With her debut Warlands trilogy, Elizabeth Vaughan established herself as an author capable of balancing good fantasy world-building with romance. It was a mix that worked perfectly for me and was well done throughout the three books. Given that, I expected good things from her new novel set in the same world (though in a different area of that world). Since I loved the first books so well, I probably had higher expectations than most will. Happily, for the most part my expectations were met.
Red Gloves and her partner Bethral are mercenaries. They’ve come to Palins in search of work, but what Red Gloves finds instead is a prophesy and a quest. What she thinks is a small farm is instead a devastated war zone. And she meets Josiah, who she believes will make for a nice earthy tumble in the hay. Instead, he is desperate to restore his people’s land, and by morning’s light Red Gloves witnesses the magical devastation done to the land and to Josiah, who pushes her to accept her destiny as the Chosen of Palins.
Josiah can’t believe his eyes (in more ways then one) when Red Gloves takes her shirt off for him. Certainly he notices she’s attractive, but what truly catches his eye is the dagger-star birthmark she bears. Because of the mark he’s convinced she’s just the person to stop the usurpers who have taken the crown and are driving Palins into the ground. Josiah is himself a personal victim who watched his home and lands destroyed after he was betrayed. Now, with his magic gone, he is determined to persuade Red Gloves to take on the role of champion and future ruler.
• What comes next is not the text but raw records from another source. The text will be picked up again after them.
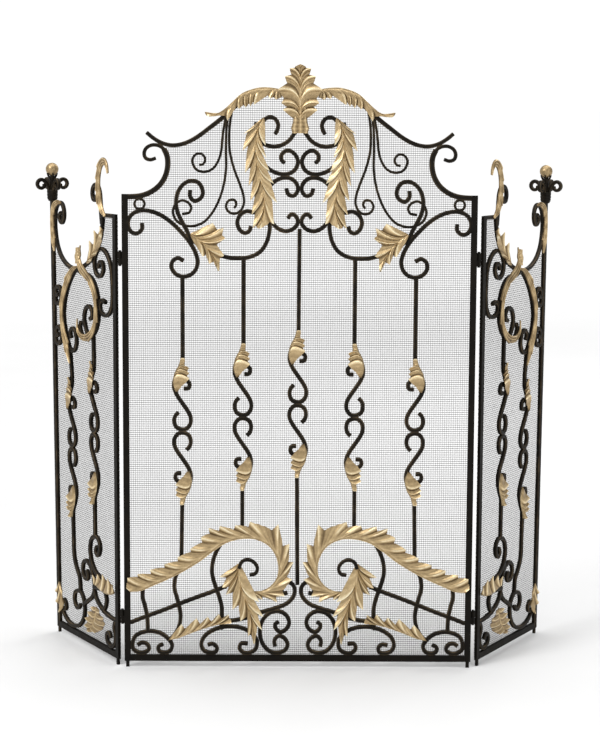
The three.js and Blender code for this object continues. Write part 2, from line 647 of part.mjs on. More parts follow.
function ball() {
  const geometry = new THREE.SphereGeometry(BALL_RADIUS, 10, 8);
  geometry.rotateX(Math.PI / 2);
  geometry.translate(outerPostFoot + leanAt(OUTER_POST_HEIGHT), FRAME_DEPTH / 2, BALL_HEIGHT);
  return toManifold(geometry);
}

const wingLeaves = {
  top_leaf: {
    spine: [
      [42, 971], [49, 982], [63, 983], [77, 973], [84, 955], [84, 930], [79, 906], [68, 888],
      [53, 879],
    ],
    widths: [4, 12, 4],
    teeth: 8,
  },
  side_leaf: { spine: [[66, 850], [84, 836], [106, 814], [142, 783]], widths: [10, 17, 4], teeth: 4 },
  outer_leaf: {
    spine: [[268, 893], [286, 891], [301, 880], [308, 858], [308, 832], [301, 798]],
    widths: [4, 12, 6], teeth: 6,
  },
};
const strandNear = {
  spine: [
    [184, 812], [178, 787], [166, 766], [140, 753], [114, 736], [101, 709], [99, 680], [108, 655],
    [128, 636], [154, 626], [176, 631], [187, 645], [181, 659],
  ],
  widths: [8, 8, 4], teeth: 12,
};
const strandFar = {
  spine: [
    [174, 777], [205, 768], [222, 750], [244, 723], [262, 692], [267, 662], [256, 628], [243, 600],
    [228, 570],
  ],
  widths: [6, 13, 7], teeth: 9,
};

function buildWing(side) {
  const wing = new THREE.Group();
  wing.position.x = WING_START;
  wing.rotation.z = THREE.MathUtils.degToRad(WING_ANGLE);
  wingFrame(wing, side);
  const nearEnd = WING_POST_NEAR + FRAME_WIDTH + GAP;
  const nearCutter = box(0, nearEnd, -1, FRAME_DEPTH + 1, -1, WING_POST_HEIGHT + FRAME_WIDTH);
  const farWidth = FRAME_WIDTH + 2 * GAP;
  const farCutter = leaningPost(farWidth, -1, OUTER_POST_HEIGHT + 1, -1, FRAME_DEPTH + 1);
  const cutters = [nearCutter, farCutter, railCutter];
  const trimmed = (solid) => cutters.reduce((rest, cutter) => rest.subtract(cutter), solid);
  const outerPost = leaningPost(FRAME_WIDTH, 0, OUTER_POST_HEIGHT);
  addNode(wing, `${side}_outer_post`, weld([outerPost, footPeg(outerPostFoot), fleur()]), iron);
  addNode(wing, `${side}_ball`, ball(), gold);

  const upperLines = [
    uBar, crestCurl, hingeScroll, hoopNear, hoopFar, hoopSpiral, strandHook, topRail,
    rosette, rosetteStub, rosette.map(([u, z]) => [u, z + ROSETTE_DROP]), lowerRosetteStub,
  ];
  addNode(wing, `${side}_upper_scrolls`, trimmed(weld(bars(upperLines))), iron);
  const lowerLines = [
    caneScroll, kneeScroll, kneeStem, railTail, boxScroll, bowlScroll, bowlHook, cornerScroll,
  ];
  addNode(wing, `${side}_lower_scrolls`, trimmed(weld(bars(lowerLines))), iron);
  const cuts = [clearance(upperLines), clearance(lowerLines)];
  wingBalusters.forEach((one, i) => {
    addNode(wing, `${side}_baluster_${i + 1}`, baluster(balusterLines(one), cuts), iron);
  });

  Object.entries(wingLeaves).forEach(([name, shape]) => {
    addNode(wing, `${side}_${name}`, leaf(shape), gold);
  });
  addNode(wing, `${side}_hoop_leaves`, leaf(strandNear).add(leaf(strandFar)), gold);

  const meshNear = WING_POST_NEAR + MESH_TUCK;
  const meshCorner = [outerPostFoot + leanAt(WING_MESH_CORNER), WING_MESH_CORNER];
  const meshEdges = [
    [meshNear, MESH_FOOT], [outerPostFoot, MESH_FOOT], meshCorner, ...uBar.slice(0, 10).reverse(),
    [meshNear, topRail[1][1]],
  ];
  const { near, far, foot, top } = WING_SLOT;
  const slot = box(near, far, -1, FRAME_DEPTH + 4, foot, top);
  const sheet = plate(meshEdges, meshFront, meshFront + MESH_THICKNESS).subtract(slot);
  addNode(wing, `${side}_mesh`, sheet, steelMesh);
  return wing;
}

const rightWing = buildWing('right_wing');
panel.add(rightWing);
const leftWing = new THREE.Group();
leftWing.scale.x = -1;
leftWing.add(buildWing('left_wing'));
panel.add(leftWing);

HINGE_HEIGHTS.forEach((z, i) => {
  const level = i ? 'lower' : 'upper';
  addNode(panel, `hinge_pin_right_${level}`, hingePin(z), iron);
  addNode(panel, `hinge_pin_left_${level}`, hingePin(z), iron).scale.x = -1;
});

// ---- The origin: the middle of the footprint -----------------------------------------------------
group.updateMatrixWorld(true);
const extent = new THREE.Box3().setFromObject(group, true);
panel.position.y = -(extent.min.y + extent.max.y) / 2;

export default group;
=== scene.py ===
"""Three-fold wrought-iron fireplace screen with gilded acanthus leaves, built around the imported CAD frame.

Lines and outlines are in millimetres in a panel's own plane: [across, above the rail's lower edge].
The centre panel's lines are those of its left half. A wing's lines run outwards from its hinge.
"""
import math

import bpy
import numpy as np
from mathutils import Matrix, Vector


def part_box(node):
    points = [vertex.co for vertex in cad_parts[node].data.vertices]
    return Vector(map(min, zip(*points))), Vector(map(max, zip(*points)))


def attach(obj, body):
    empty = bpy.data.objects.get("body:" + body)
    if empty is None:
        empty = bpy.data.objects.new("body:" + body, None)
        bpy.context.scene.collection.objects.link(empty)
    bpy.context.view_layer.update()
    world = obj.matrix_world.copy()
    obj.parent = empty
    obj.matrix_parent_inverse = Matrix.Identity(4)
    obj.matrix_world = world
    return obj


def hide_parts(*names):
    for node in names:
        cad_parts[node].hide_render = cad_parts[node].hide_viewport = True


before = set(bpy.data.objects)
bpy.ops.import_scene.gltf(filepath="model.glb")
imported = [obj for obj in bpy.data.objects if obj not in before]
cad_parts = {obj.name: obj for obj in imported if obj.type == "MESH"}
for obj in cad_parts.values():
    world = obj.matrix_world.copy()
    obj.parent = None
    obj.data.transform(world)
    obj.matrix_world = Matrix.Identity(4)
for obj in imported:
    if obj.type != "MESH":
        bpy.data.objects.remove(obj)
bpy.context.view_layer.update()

MM = 0.001
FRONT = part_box("bottom_rail")[0].y
RAIL_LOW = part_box("bottom_rail")[0].z
KNUCKLE_REACH = 8.0  # about how far the hinge knuckles stand out past a centre post
PANEL_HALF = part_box("post_right")[1].x / MM - KNUCKLE_REACH
WING_START = 350.3  # where a wing's front plane meets the centre panel's
WING_ANGLE = math.radians(60)
FRAME_WIDTH = 12.0
BAR_DEPTH = 8.0
SCROLL_BAR = 8.1
WIRE_PITCH = 25.4 / 6
WIRE_CRIMP = 0.4
WIRE_STAND_OFF = 0.8  # from the bars' backs to the middle of the weave

# ---- The camera stands in front of the screen, a little above its middle ----
CAMERA_PLACE = (-0.0185, -4.0963 + FRONT, 1.1638 + RAIL_LOW)
CAMERA_YAW, CAMERA_PITCH, CAMERA_ROLL = (math.radians(a) for a in (-0.288, 8.189, -0.279))
CAMERA_LENS = 102.08


def make_camera():
    data = bpy.data.cameras.new("camera")
    data.lens = CAMERA_LENS
    data.sensor_width = 36.0
    camera = bpy.data.objects.new("camera", data)
    bpy.context.scene.collection.objects.link(camera)
    turn = (
        Matrix.Rotation(CAMERA_YAW, 4, "Z")
        @ Matrix.Rotation(math.pi / 2 - CAMERA_PITCH, 4, "X")
        @ Matrix.Rotation(-CAMERA_ROLL, 4, "Z")
    )
    camera.matrix_world = Matrix.Translation(CAMERA_PLACE) @ turn
    bpy.context.scene.camera = camera


make_camera()


# ---- Lines ----
def smooth_line(points, step):
    """A centripetal Catmull-Rom curve through the points, sampled evenly about every step."""
    p = np.array(points, float)
    p = np.vstack([2 * p[0] - p[1], p, 2 * p[-1] - p[-2]])
    knots = np.concatenate([[0], np.cumsum(np.linalg.norm(np.diff(p, axis=0), axis=1) ** 0.5)])
    fine = []
    for i in range(1, len(p) - 2):
        t = np.linspace(knots[i], knots[i + 1], 16, endpoint=False)[:, None]
        k0, k1, k2, k3 = knots[i - 1 : i + 3]
        a1 = (k1 - t) / (k1 - k0) * p[i - 1] + (t - k0) / (k1 - k0) * p[i]
        a2 = (k2 - t) / (k2 - k1) * p[i] + (t - k1) / (k2 - k1) * p[i + 1]
        a3 = (k3 - t) / (k3 - k2) * p[i + 1] + (t - k2) / (k3 - k2) * p[i + 2]
        b1 = (k2 - t) / (k2 - k0) * a1 + (t - k0) / (k2 - k0) * a2
        b2 = (k3 - t) / (k3 - k1) * a2 + (t - k1) / (k3 - k1) * a3
        fine.append((k2 - t) / (k2 - k1) * b1 + (t - k1) / (k2 - k1) * b2)
    fine = np.vstack([*fine, p[-2:-1]])
    return even_line(fine, step)


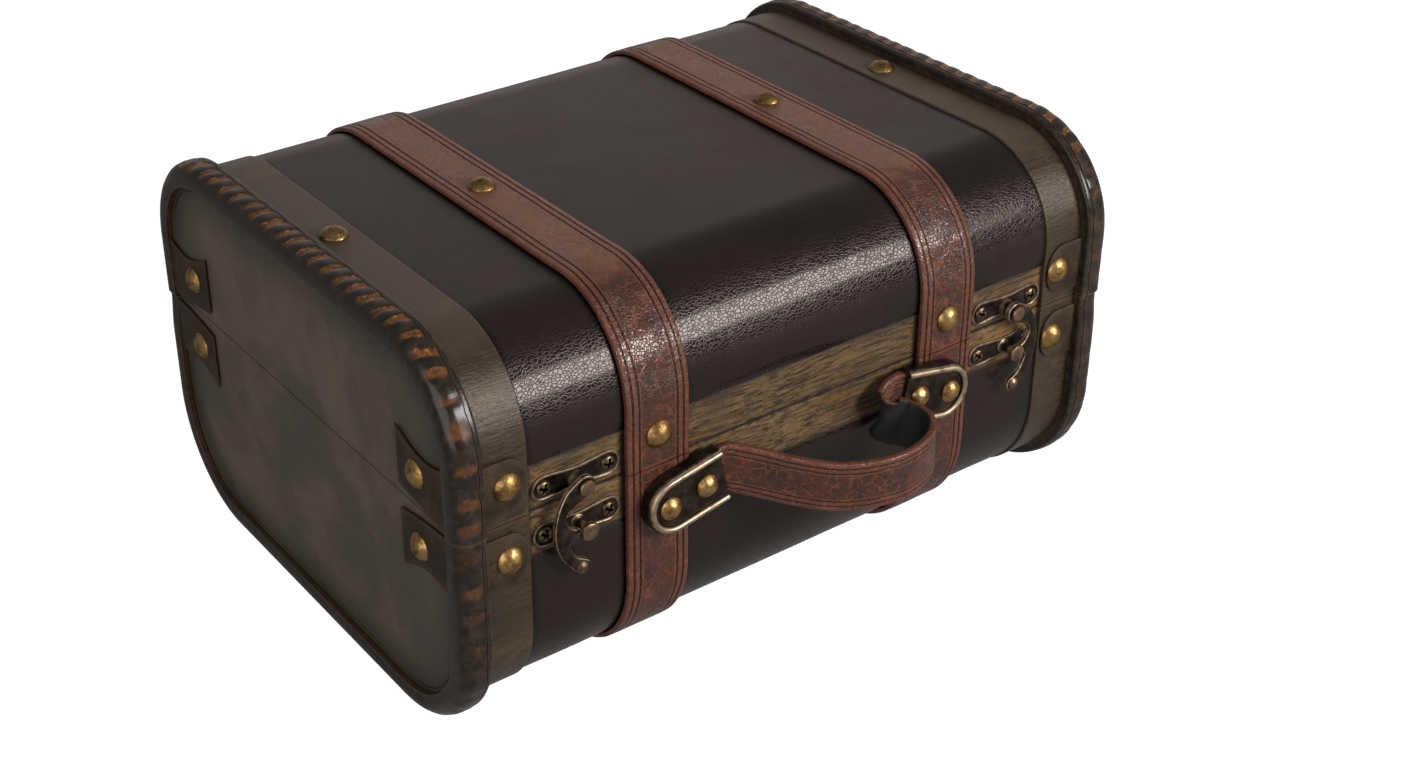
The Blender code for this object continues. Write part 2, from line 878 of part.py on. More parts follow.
def latch_hook(side, parent):
    """The swing hook: its eye is held by the lid's rivet and its nose bears on the post."""
    name = f"latch_hook_{side}"
    outline = hook_outline(side)
    piece = standing_plate(name, outline, hook_back, hook_thickness, "bronze", parent)
    round_bevel(piece, hook_edge)
    away, down = thumb_shares
    x = latch_x(side) + sides[side] * away * hook_reach
    place = (x, hook_front, pivot_level - down * hook_drop)
    profile = [(thumb_radius, -fused_depth)] + dome_profile(thumb_radius, thumb_height)
    matrix = Matrix.Translation(place) @ out_of_front
    fuse(piece, turned(f"thumb_{name}", profile, matrix, None, parent, small_round_sides))
    hole = pivot_radius + fit_gap
    profile = [(hole, -overrun), (hole, hook_thickness + overrun)]
    place = (latch_x(side), hook_back, pivot_level)
    matrix = Matrix.Translation(place) @ out_of_front
    cut(piece, turned(f"eye_{name}", profile, matrix, None, parent))
    return piece


# The slack handle, its end plates and rivets

handle_plate_level = seam_height - handle_plate_below_seam
handle_plate_middle = handle_plate_inner_end + handle_plate_length / 2
strap_back = -(strap_face + fit_gap)
handle_middle_y = strap_back - handle_thickness / 2
plate_cavity_top = strap_back - handle_thickness - fit_gap
plate_floor_front = plate_cavity_top - handle_plate_floor
plate_lip_front = plate_floor_front - handle_plate_lip
plate_round_centre = handle_plate_inner_end + handle_plate_length - handle_plate_width / 2

# The slack part of the handle: shares of the plates' inner end, of the reach and of the drop
handle_route_shares = [
    (-0.74, 0.19, -0.40),
    (-0.47, 0.50, 0.35),
    (-0.18, 0.78, 0.88),
    (0.16, 0.965, 1.0),
    (0.47, 1.0, 1.0),
    (0.76, 0.88, 1.0),
    (0.94, 0.66, 1.0),
    (0.985, 0.43, 0.95),
    (0.92, 0.245, 0.75),
    (0.84, 0.17, 0.45),
    (0.775, 0.095, 0.05),
    (0.84, 0.02, -0.35),
]


def plate_point(side, distance, across=0.0):
    """(x, z) of a point on the tilted plates, by its distance from the box's middle."""
    lean, rise = cos(handle_plate_tilt), sin(handle_plate_tilt)
    from_middle = distance - handle_plate_middle
    x = handle_plate_middle + from_middle * lean + across * rise
    return sides[side] * x, handle_plate_level - from_middle * rise + across * lean


def handle_stations():
    """Points along the handle's middle, with the half width of the leather there."""
    half = handle_width / 2
    end = []
    for i in range(handle_end_steps + 1):
        turn = handle_end_turn * (1 - i / handle_end_steps)
        end.append((plate_round_centre + half * sin(turn), half * cos(turn)))
    end.append((handle_plate_inner_end, half))
    end.append((handle_plate_inner_end - handle_straight, half))
    ends = {}
    for side in sides:
        ends[side] = []
        for distance, width in end:
            x, z = plate_point(side, distance)
            ends[side].append((Vector((x, handle_middle_y, z)), width))
    route = [point for point, _ in ends["left"][-2:]]
    for along, out, down in handle_route_shares:
        place = (
            along * handle_plate_inner_end,
            handle_middle_y - out * handle_reach,
            handle_plate_level - down * handle_drop,
        )
        route.append(Vector(place))
    route += [point for point, _ in ends["right"][:-3:-1]]
    curve = smooth_loop(route, handle_smooth_steps, closed=False)
    return ends["left"][:-2] + [(point, half) for point in curve] + ends["right"][-3::-1]


def handle_rings():
    """Sections of the handle, each square to the path and upright across it."""
    stations = handle_stations()
    rings = []
    deep, edge = handle_thickness / 2, handle_edge
    for i, (middle, half) in enumerate(stations):
        before = stations[max(i - 1, 0)][0]
        after = stations[min(i + 1, len(stations) - 1)][0]
        along = (after - before).normalized()
        out = Vector((along.y, -along.x, 0.0)).normalized()
        up = out.cross(along)
        corners = [
            (deep - edge, half),
            (deep, half - edge),
            (deep, edge - half),
            (deep - edge, -half),
            (edge - deep, -half),
            (-deep, edge - half),
            (-deep, half - edge),
            (edge - deep, half),
        ]
        rings.append([middle + out * a + up * b for a, b in corners])
    return rings


def least_handle_gap():
    """The least distance between parts of the handle that aren't neighbours, skin to skin."""
    points = [point for point, _ in handle_stations()]
    lengths = [0.0]
    for here, there in zip(points, points[1:]):
        lengths.append(lengths[-1] + (there - here).length)
    least = min(
        (points[i] - points[j]).length
        for i in range(len(points))
        for j in range(i)
        if lengths[i] - lengths[j] > 3 * handle_thickness
    )
    return least - handle_thickness


def handle_strap(parent):
    """The slack leather handle: both ends lie under plates, the middle bellies out and folds."""
    piece = loft("handle_strap", handle_rings(), "brown_strap", parent)
    for tag, place in rivet_places().items():
        drill(piece, place, out_of_front, rivet_shank_radius, rivet_reach(), tag)
    return piece


def plate_outline(side, inset, open_end):
    """A D shape on the tilt of the plates: round outwards, straight towards the handle."""
    radius = handle_plate_width / 2 - inset
    inner = handle_plate_inner_end - open_end
    turns = [pi / 2 - pi * i / (2 * lobe_steps) for i in range(2 * lobe_steps + 1)]
    outline = [(inner, radius)]
    outline += [(plate_round_centre + radius * cos(a), radius * sin(a)) for a in turns]
    outline.append((inner, -radius))
    return [plate_point(side, distance, across) for distance, across in outline]


def handle_plate(side, parent):
    """A bronze cap over the handle's end, with a raised lip round a sunk floor."""
    name = f"handle_plate_{side}"
    outline = plate_outline(side, 0.0, 0.0)
    piece = standing_plate(name, outline, strap_back, strap_back - plate_lip_front, "bronze", parent)
    inner = plate_outline(side, handle_plate_wall, overrun)
    depth = strap_back - plate_cavity_top + overrun
    cavity = standing_plate(f"cavity_{name}", inner, strap_back + overrun, depth, None, parent)
    cut(piece, cavity)
    depth = handle_plate_lip + overrun
    recess = standing_plate(f"recess_{name}", inner, plate_floor_front, depth, None, parent)
    cut(piece, recess)
    for tag, place in rivet_places().items():
        if side in tag:
            drill(piece, place, out_of_front, rivet_shank_radius, rivet_reach(), tag)
    return piece


def rivet_places():
    """Where the heads of the rivets sit: a little in front of the plates' sunk floors."""
    distances = {"outer": outer_rivet_from_middle, "inner": inner_rivet_from_middle}
    places = {}
    for side in sides:
        for tag, distance in distances.items():
            x, z = plate_point(side, distance)
            places[f"{side}_{tag}"] = (x, plate_floor_front - fit_gap, z)
    return places


def rivet_reach():
    return -wall_face - (plate_floor_front - fit_gap) + rivet_grip


def handle_rivet(tag, place, parent):
    """A domed brass rivet that passes through plate, handle and strap into the rail."""
    name = f"handle_rivet_{tag}"
    size = (rivet_radius, rivet_height, rivet_shank_radius, rivet_reach())
    return nail_head(name, place, out_of_front, *size, "brass", parent)


# Studs that hold the bands and straps


def skin_stud(name, place, turn, layers, parent):
    """A domed stud whose nail passes through the named layers."""
    size = (stud_radius, stud_height, nail_radius, nail_length)
    piece = nail_head(name, place, turn, *size, "brass", parent)
    for layer in layers:
        drill(layer, place, turn, nail_radius, nail_length, name)
    return piece


def front_reach():
    return -min(point.y for ring in handle_rings() for point in ring)


def back_reach():
    return half_depth + max(stud_height - tab_outer, 0.0)


group_places = {
    "suitcase": (0.0, 0.0, 0.0),
    "lid": (0.0, hinge_y, seam_height),
    "latch_hook_left_pivot": (latch_x("left"), hook_back, pivot_level),
    "latch_hook_right_pivot": (latch_x("right"), hook_back, pivot_level),
}


def make_half(part, parent):
    """Everything that the base and the lid have alike. Returns the pieces that take more holes."""
    wedge = relief_wedge(part, parent)
    rails = {face: rail(part, face, parent) for face in faces}
    wall, skin = shell(part, parent), cover(part, parent)
    lining(part, parent)
    bands, straps = {}, {}
    for side in sides:
        end_board(part, side, parent)
        bands[side] = band(part, side, parent)
        straps[side] = strap(part, side, parent)
        cut(straps[side], wedge)
        moulding = rim(part, side, parent)
        cut(moulding, wedge)
        for face in faces:
            tab(part, side, face, parent)
            cut(moulding, tab_room(part, side, face, parent))
    return rails, wall, skin, bands, straps


def make_base(parent):
    rails, _, _, _, straps = make_half("base", parent)
    for side in sides:
        latch_keeper(side, parent)
        leaf("base", side, parent)
        hinge_pin(side, parent)
        handle_plate(side, parent)
    handle_strap(parent)
    for tag, place in rivet_places().items():
        handle_rivet(tag, place, parent)
        drill(rails["front"], place, out_of_front, rivet_shank_radius, rivet_reach(), tag)
        if "outer" in tag:
            cut_strap = straps[tag.split("_")[0]]
            drill(cut_strap, place, out_of_front, rivet_shank_radius, rivet_reach(), tag)


def make_lid(parent):
    rails, wall, skin, bands, straps = make_half("lid", parent)
    for side, sign in sides.items():
        latch_plate(side, parent)
        leaf("lid", side, parent)
        x = from_end(side, stud_from_end)
        place = (x, 0.0, box_height - band_outer + fit_gap)
        skin_stud(f"band_stud_{side}", place, out_of_top, (bands[side], wall), parent)
        place = (sign * strap_from_middle, 0.0, box_height - strap_outer + fit_gap)
        layers = (straps[side], skin, wall)
        skin_stud(f"strap_stud_top_{side}", place, out_of_top, layers, parent)
        level = seam_height + strap_stud_from_seam
        place = (sign * strap_from_middle, -strap_face - fit_gap, level)
        layers = (straps[side], rails["front"])
        skin_stud(f"strap_stud_front_{side}", place, out_of_front, layers, parent)


def make_suitcase():
    shift = (front_reach() - back_reach()) / 2
    whole = group("suitcase", (0.0, shift, 0.0))
    lid = group("lid", group_places["lid"], whole)
    make_base(whole)
    make_lid(lid)
    for side in sides:
        name = f"latch_hook_{side}_pivot"
        latch_hook(side, group(name, group_places[name], whole))
    print(f"shift along Y {shift * 1000:.4f} mm")
    print(f"least gap of the handle to itself {least_handle_gap() * 1000:.2f} mm")


clear_scene()
make_suitcase()
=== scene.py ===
import json
from functools import partial
from math import asin, cos, pi, radians, sin, sqrt

import bmesh
import bpy
import numpy as np
from mathutils import Matrix, Vector, noise


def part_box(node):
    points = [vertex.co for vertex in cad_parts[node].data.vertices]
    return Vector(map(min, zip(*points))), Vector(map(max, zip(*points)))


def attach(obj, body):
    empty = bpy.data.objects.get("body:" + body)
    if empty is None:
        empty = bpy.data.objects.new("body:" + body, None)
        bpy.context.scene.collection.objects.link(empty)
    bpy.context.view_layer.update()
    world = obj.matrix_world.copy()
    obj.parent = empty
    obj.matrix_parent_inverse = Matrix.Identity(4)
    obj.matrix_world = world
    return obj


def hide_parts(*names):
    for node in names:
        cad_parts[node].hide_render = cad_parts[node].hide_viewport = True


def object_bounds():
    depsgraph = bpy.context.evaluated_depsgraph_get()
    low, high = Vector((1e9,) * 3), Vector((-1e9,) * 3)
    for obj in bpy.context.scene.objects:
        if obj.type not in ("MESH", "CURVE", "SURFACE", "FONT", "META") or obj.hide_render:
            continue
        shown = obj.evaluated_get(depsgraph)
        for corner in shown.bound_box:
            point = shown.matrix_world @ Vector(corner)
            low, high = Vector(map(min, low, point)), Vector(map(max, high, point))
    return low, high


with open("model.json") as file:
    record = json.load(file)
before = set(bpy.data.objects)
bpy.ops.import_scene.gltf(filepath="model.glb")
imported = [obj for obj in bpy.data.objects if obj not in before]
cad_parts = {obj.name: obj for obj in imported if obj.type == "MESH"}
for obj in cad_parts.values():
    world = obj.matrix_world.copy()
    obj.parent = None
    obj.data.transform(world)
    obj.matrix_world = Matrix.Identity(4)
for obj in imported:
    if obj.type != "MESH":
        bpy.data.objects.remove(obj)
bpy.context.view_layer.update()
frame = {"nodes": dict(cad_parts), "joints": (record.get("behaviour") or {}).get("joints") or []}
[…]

I loved the setup on this one. Red Gloves is so named because of the gloves she never removes (not even when she bathes), and just why she won’t take off the gloves is an intriguing question. That she’s also a coarse, uncouth woman who is supposed to save this country was a nice touch. Add in Josiah, the six magical goats who are always with him (you’ll have to read the book), and the very real tragedy that has befallen him and his people, and the author had me.
What was even better then the general plotting and characterization was the role-reversal. Red Gloves is every romance hero you’ve ever met who shows up at the manor house and is instantly attracted to good-hearted heroine who has kept the manse going against incredible odds. She doesn’t see Josiah as a long-term prospect, she isn’t looking for hearts and flowers – at least not initially. And Josiah is the reluctant (at first) love interest whose own feelings – he thinks – must be sublimated while Red Gloves fulfills her quest. Though I’m not describing it as well as I’d like to, the reversal works. Though Josiah is definitely in the beta mode, he’s not a shrinking violet and his tenderness with Red Gloves is great. Think A Brother’s Price by Wen Spenser rather than that weird Regency one by Dara Joy.
While the story and characters had me, the pacing and denouement were just a little off. When I started the book, I assumed this was the first in a new trilogy (as far as I can tell, it’s not). Because of that assumption the story worked well, but as I realized that much of what had been set up in the first half was going to have to be resolved in the second half, I became concerned. My concern was warranted. The ending – involving the fight for Palins, the romance between Red Gloves and Josiah, and the revelations about Red Gloves’ own mysterious past – was far too rushed and given way too short a shrift. All of which made it harder to believe.
Ending aside, I do recommend Dagger-Star and I actually have high hopes that there will be a sequel. Now that I come to think of it, those six magical goats never got an explanation.